#### Data segment ####

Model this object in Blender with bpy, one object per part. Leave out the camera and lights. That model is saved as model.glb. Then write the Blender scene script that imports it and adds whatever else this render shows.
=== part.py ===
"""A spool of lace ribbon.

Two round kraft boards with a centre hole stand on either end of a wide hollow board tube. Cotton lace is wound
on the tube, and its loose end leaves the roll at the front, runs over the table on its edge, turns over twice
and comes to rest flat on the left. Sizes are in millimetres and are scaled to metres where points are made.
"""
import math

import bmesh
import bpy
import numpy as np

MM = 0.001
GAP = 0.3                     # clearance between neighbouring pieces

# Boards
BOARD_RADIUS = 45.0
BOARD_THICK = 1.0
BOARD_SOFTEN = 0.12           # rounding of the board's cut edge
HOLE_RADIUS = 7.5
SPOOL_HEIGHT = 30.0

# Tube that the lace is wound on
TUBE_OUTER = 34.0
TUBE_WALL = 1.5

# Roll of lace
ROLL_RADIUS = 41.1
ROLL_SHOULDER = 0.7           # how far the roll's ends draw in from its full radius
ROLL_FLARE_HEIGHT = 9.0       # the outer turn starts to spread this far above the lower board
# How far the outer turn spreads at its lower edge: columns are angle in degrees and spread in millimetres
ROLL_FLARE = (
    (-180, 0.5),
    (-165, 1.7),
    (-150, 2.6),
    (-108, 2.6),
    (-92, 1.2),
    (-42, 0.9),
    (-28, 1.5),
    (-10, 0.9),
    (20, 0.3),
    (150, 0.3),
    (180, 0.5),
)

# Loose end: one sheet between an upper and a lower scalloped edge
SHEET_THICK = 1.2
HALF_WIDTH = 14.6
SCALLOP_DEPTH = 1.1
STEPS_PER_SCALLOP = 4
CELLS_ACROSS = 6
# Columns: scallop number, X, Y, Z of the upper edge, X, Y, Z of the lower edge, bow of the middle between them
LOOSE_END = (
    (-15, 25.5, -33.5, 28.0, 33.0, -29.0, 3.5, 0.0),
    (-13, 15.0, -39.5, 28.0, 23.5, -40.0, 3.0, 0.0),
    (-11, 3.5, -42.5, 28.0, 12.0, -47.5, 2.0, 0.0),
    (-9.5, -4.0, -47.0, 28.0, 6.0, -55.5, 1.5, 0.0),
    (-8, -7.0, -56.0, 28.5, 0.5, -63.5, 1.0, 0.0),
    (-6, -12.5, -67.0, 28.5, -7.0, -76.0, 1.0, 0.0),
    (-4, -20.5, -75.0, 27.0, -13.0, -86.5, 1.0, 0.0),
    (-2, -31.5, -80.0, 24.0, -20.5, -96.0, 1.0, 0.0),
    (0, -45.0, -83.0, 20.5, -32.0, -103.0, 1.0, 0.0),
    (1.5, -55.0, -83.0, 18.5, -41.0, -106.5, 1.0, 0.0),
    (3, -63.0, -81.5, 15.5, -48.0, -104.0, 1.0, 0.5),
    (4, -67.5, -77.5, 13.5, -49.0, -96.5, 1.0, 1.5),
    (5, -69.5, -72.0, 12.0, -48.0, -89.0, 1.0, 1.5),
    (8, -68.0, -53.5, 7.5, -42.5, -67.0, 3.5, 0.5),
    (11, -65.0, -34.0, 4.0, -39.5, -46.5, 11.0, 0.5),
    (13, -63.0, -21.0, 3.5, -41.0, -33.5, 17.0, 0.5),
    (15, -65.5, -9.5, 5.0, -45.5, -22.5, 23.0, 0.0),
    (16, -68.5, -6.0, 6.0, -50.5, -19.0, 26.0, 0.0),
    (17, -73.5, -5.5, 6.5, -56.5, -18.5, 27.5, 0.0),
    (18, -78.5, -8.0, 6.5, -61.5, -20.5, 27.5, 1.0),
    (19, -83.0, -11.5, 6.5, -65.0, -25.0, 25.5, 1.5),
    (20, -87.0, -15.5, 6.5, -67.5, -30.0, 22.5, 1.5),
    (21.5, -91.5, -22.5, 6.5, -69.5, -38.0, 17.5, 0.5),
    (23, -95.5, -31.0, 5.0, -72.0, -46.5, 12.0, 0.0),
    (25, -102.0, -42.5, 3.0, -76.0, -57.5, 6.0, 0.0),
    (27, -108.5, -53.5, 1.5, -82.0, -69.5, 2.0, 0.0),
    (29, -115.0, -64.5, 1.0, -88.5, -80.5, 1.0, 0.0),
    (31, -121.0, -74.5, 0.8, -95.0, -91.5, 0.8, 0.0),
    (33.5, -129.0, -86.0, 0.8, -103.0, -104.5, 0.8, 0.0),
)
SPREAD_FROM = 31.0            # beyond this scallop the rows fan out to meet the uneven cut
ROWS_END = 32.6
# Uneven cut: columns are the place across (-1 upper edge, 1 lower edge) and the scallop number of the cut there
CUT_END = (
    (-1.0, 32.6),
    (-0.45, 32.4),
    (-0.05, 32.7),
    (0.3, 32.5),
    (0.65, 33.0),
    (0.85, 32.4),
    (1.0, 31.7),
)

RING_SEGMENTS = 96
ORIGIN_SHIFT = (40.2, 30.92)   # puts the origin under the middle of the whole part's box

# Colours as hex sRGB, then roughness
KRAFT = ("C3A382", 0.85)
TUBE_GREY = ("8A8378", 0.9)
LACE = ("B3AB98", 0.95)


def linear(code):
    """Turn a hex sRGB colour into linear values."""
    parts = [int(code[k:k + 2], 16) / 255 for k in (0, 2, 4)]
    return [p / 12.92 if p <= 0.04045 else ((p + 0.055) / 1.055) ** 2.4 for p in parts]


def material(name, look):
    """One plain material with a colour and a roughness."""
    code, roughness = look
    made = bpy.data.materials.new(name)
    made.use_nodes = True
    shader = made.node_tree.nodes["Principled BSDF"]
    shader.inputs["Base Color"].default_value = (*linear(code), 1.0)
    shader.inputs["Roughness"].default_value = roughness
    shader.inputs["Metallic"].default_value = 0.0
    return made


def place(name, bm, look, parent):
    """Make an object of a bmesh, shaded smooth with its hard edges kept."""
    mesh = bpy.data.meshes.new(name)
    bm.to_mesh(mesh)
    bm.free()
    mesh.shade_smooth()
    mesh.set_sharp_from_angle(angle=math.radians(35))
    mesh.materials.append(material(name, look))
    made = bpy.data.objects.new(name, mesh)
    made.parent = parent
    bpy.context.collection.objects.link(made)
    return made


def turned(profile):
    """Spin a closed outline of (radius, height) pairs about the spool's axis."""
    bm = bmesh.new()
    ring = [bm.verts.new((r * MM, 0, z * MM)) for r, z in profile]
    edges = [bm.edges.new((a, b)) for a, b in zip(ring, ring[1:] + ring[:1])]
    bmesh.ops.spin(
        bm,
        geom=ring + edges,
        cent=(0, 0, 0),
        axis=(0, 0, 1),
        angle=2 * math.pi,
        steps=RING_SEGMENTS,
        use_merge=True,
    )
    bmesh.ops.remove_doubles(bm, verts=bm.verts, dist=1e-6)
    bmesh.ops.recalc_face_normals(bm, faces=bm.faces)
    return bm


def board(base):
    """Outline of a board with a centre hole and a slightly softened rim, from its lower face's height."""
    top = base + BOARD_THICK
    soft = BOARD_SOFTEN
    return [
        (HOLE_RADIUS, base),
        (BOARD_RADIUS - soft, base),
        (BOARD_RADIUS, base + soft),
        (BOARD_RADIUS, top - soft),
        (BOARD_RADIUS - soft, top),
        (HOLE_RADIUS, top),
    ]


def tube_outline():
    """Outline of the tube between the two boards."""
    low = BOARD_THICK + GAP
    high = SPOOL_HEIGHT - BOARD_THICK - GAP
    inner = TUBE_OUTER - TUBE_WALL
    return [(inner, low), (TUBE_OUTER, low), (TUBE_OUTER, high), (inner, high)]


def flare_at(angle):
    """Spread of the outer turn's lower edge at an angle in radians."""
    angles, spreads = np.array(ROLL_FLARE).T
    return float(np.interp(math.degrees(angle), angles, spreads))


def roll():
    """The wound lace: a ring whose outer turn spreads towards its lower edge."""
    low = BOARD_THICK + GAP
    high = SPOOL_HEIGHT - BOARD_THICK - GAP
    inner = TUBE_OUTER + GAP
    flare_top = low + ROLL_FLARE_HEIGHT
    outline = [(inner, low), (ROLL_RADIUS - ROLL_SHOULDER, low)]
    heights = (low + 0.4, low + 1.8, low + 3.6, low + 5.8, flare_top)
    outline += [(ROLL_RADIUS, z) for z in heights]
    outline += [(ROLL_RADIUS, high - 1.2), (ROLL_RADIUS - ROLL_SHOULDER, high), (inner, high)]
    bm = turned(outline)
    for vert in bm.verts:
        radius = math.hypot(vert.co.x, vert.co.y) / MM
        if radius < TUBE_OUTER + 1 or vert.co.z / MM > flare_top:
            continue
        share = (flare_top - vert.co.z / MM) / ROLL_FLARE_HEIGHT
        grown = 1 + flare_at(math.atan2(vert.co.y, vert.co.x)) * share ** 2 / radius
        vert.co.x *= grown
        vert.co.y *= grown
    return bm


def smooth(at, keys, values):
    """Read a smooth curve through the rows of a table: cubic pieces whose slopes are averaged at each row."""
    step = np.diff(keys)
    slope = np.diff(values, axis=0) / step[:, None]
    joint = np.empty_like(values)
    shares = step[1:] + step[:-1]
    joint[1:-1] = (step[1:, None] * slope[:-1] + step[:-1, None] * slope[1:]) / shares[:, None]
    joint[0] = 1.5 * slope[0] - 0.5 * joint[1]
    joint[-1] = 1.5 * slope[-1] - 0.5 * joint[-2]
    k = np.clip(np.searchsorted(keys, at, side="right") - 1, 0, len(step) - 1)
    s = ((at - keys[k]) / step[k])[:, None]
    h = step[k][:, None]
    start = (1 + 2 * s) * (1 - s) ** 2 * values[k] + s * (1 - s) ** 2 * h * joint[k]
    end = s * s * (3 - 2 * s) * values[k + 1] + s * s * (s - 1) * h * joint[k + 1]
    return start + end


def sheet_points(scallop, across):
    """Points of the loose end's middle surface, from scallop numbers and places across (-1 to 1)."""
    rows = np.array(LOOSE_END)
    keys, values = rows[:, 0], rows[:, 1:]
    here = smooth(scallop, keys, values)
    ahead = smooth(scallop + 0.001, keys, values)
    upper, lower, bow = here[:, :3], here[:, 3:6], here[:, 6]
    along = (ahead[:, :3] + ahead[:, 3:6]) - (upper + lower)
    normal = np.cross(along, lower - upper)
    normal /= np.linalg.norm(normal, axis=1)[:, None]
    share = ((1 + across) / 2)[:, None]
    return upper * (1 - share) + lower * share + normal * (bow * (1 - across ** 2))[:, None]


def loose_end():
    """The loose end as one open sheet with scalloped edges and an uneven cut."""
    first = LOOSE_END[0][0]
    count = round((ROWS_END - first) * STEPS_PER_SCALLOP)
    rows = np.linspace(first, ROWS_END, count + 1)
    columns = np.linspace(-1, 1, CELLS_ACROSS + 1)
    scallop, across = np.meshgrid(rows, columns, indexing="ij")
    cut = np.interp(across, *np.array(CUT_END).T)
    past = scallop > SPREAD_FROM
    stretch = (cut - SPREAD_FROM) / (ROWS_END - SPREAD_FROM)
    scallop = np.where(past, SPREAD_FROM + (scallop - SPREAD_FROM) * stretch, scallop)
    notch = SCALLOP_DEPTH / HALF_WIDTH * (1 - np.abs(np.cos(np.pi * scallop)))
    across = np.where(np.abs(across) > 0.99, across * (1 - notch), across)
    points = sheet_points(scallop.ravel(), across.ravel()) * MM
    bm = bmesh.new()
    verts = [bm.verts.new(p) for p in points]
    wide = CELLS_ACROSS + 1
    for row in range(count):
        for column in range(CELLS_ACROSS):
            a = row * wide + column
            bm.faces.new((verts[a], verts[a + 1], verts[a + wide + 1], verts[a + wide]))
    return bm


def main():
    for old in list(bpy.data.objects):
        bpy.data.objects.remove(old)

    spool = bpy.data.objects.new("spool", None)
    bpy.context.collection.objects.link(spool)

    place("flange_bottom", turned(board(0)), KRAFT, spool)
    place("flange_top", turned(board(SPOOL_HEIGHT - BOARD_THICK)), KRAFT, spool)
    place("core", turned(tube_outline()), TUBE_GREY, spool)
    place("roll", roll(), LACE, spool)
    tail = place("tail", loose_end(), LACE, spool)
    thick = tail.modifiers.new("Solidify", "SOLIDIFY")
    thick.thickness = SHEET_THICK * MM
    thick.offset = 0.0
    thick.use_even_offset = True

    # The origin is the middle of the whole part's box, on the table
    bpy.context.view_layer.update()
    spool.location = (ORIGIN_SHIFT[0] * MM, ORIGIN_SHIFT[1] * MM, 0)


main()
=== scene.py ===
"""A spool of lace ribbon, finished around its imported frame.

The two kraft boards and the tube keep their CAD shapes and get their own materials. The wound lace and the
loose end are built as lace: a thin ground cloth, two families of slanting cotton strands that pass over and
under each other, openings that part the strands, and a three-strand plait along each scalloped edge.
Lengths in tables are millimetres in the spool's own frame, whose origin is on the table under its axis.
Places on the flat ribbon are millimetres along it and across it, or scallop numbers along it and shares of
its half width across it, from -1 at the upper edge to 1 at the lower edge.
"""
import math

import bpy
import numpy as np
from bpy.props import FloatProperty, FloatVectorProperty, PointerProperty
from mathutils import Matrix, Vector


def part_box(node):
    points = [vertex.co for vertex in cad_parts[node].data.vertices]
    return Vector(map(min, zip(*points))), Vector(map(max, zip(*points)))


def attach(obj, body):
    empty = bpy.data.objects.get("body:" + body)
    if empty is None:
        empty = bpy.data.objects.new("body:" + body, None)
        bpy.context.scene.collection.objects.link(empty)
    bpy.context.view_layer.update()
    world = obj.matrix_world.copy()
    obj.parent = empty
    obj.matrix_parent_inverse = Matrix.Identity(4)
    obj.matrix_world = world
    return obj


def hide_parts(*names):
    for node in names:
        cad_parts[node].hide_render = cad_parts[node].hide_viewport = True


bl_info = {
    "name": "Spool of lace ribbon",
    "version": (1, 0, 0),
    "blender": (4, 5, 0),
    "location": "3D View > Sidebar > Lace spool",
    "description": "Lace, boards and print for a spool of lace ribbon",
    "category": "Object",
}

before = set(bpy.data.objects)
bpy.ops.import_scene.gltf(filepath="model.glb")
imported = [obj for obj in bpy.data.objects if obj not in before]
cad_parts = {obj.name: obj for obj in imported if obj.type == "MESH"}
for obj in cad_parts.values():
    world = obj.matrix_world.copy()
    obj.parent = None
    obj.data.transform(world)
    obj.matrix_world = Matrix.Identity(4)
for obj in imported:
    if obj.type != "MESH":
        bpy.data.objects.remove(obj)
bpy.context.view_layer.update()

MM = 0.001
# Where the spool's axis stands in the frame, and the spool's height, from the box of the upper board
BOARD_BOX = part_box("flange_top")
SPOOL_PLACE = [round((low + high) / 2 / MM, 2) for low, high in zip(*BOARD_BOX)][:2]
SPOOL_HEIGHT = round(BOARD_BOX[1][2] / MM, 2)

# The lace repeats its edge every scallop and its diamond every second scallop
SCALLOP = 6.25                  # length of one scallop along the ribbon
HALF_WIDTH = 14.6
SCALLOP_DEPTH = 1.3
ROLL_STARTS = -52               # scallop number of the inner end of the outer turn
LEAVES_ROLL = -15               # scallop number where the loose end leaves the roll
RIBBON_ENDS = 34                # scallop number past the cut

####

> _What you need to do_:
Print, please, the lines above from the very first through the one that holds "of lace ribbon.", both included, word for word and with nothing else.

> _In response_:
Model this object in Blender with bpy, one object per part. Leave out the camera and lights. That model is saved as model.glb. Then write the Blender scene script that imports it and adds whatever else this render shows.
=== part.py ===
"""A spool of lace ribbon.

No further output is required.